Records with modeling code:
• • • •

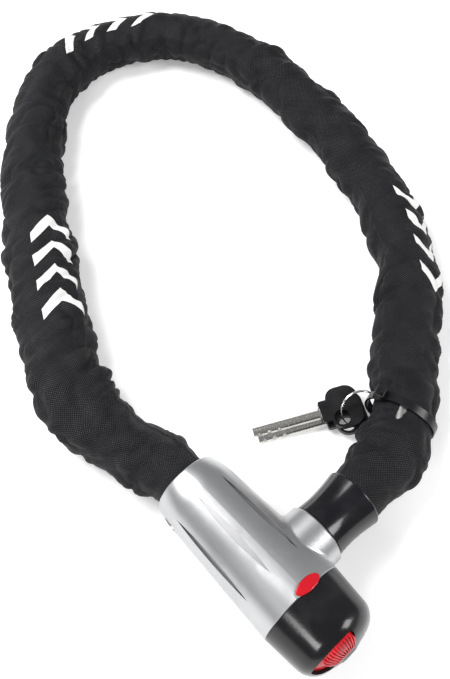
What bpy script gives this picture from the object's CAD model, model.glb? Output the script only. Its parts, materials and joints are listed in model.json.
"""Looks of the chain lock: cloth sleeve, materials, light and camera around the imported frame."""

import json
from math import cos, pi, sin

import bpy
import numpy as np
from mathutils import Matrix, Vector, noise


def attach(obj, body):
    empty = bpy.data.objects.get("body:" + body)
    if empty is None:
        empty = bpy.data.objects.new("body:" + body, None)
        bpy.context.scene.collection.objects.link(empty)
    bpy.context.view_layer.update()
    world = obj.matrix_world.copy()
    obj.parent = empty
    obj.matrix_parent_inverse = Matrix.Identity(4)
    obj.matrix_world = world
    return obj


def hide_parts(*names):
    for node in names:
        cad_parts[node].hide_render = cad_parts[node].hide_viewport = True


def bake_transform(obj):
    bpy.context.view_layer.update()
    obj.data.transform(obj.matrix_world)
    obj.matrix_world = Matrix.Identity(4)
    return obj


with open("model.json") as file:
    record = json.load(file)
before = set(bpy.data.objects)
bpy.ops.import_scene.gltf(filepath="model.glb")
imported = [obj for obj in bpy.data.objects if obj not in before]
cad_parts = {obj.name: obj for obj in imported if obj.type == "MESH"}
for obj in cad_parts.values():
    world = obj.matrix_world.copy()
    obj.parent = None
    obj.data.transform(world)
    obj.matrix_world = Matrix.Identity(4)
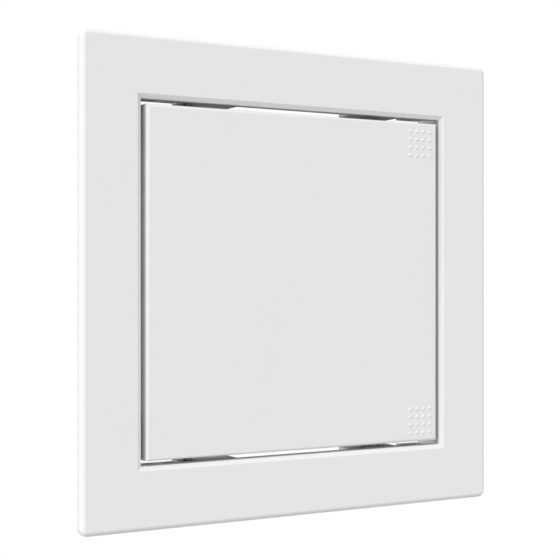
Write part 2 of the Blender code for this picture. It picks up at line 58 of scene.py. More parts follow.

• • • •

GIVEN REQUEST
Extract every record and return it verbatim.

ANSWER
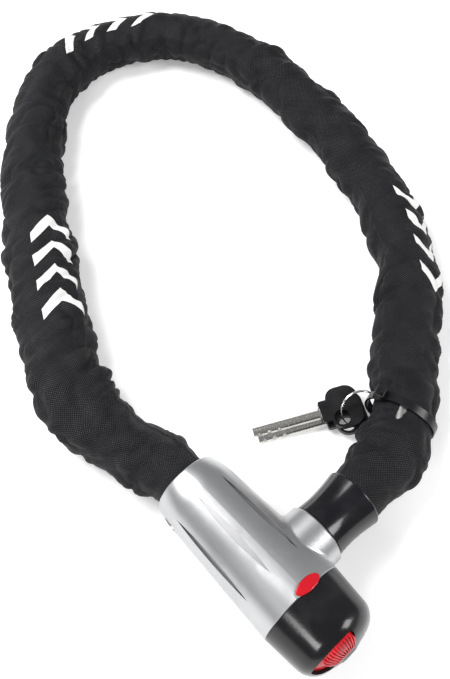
What bpy script gives this picture from the object's CAD model, model.glb? Output the script only. Its parts, materials and joints are listed in model.json.
"""Looks of the chain lock: cloth sleeve, materials, light and camera around the imported frame."""

import json
from math import cos, pi, sin

import bpy
import numpy as np
from mathutils import Matrix, Vector, noise


def attach(obj, body):
    empty = bpy.data.objects.get("body:" + body)
    if empty is None:
        empty = bpy.data.objects.new("body:" + body, None)
        bpy.context.scene.collection.objects.link(empty)
    bpy.context.view_layer.update()
    world = obj.matrix_world.copy()
    obj.parent = empty
    obj.matrix_parent_inverse = Matrix.Identity(4)
    obj.matrix_world = world
    return obj


def hide_parts(*names):
    for node in names:
        cad_parts[node].hide_render = cad_parts[node].hide_viewport = True


def bake_transform(obj):
    bpy.context.view_layer.update()
    obj.data.transform(obj.matrix_world)
    obj.matrix_world = Matrix.Identity(4)
    return obj


with open("model.json") as file:
    record = json.load(file)
before = set(bpy.data.objects)
bpy.ops.import_scene.gltf(filepath="model.glb")
imported = [obj for obj in bpy.data.objects if obj not in before]
cad_parts = {obj.name: obj for obj in imported if obj.type == "MESH"}
for obj in cad_parts.values():
    world = obj.matrix_world.copy()
    obj.parent = None
    obj.data.transform(world)
    obj.matrix_world = Matrix.Identity(4)
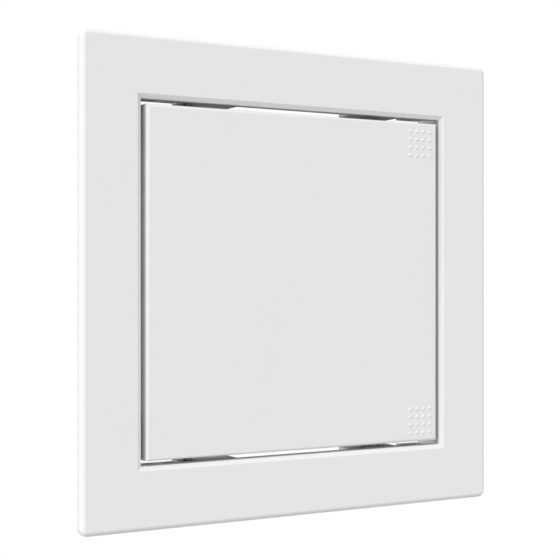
Write part 2 of the Blender code for this picture. It picks up at line 58 of scene.py. More parts follow.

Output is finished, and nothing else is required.